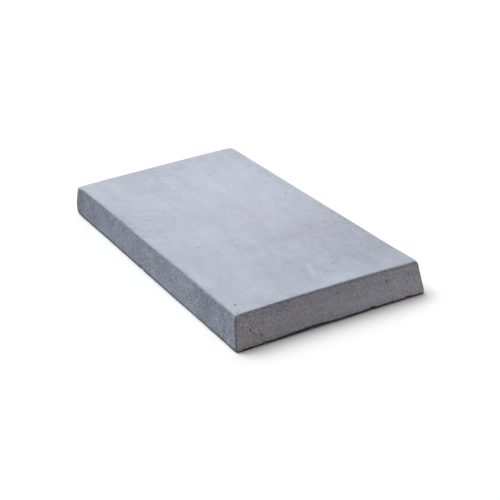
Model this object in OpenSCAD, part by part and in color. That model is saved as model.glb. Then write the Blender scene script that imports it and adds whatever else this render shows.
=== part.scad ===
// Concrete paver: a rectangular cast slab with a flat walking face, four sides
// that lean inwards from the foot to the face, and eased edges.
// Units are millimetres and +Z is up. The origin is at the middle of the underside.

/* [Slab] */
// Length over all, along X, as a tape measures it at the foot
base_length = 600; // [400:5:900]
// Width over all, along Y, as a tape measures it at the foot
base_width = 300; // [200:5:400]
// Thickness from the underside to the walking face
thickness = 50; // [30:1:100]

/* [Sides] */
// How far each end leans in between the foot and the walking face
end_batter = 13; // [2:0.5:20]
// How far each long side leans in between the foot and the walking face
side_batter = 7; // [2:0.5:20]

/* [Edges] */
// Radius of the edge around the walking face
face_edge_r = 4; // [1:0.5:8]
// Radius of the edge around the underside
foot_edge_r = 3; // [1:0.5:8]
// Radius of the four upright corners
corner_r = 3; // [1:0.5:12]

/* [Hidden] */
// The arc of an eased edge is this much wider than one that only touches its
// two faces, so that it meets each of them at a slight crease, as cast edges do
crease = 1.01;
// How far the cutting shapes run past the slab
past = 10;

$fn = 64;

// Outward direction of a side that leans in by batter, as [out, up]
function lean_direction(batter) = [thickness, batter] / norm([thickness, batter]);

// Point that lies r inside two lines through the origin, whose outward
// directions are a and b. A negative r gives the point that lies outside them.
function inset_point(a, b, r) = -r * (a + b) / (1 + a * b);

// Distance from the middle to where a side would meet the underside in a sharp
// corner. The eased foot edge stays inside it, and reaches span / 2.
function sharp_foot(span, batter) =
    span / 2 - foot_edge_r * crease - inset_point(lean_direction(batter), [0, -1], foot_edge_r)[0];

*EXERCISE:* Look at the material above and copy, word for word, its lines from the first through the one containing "thickness = 50; // [30:1:100]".

*RESULT BELOW:*
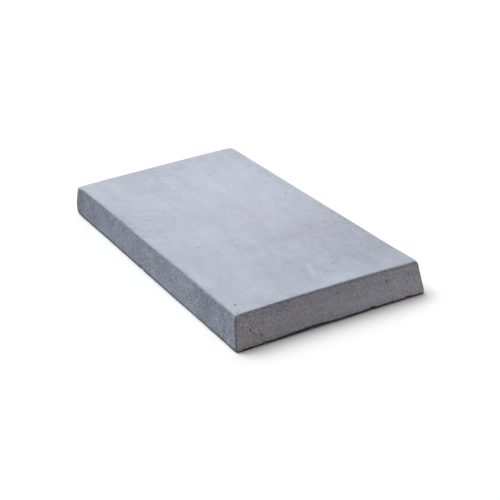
Model this object in OpenSCAD, part by part and in color. That model is saved as model.glb. Then write the Blender scene script that imports it and adds whatever else this render shows.
=== part.scad ===
// Concrete paver: a rectangular cast slab with a flat walking face, four sides
// that lean inwards from the foot to the face, and eased edges.
// Units are millimetres and +Z is up. The origin is at the middle of the underside.

/* [Slab] */
// Length over all, along X, as a tape measures it at the foot
base_length = 600; // [400:5:900]
// Width over all, along Y, as a tape measures it at the foot
base_width = 300; // [200:5:400]
// Thickness from the underside to the walking face
thickness = 50; // [30:1:100]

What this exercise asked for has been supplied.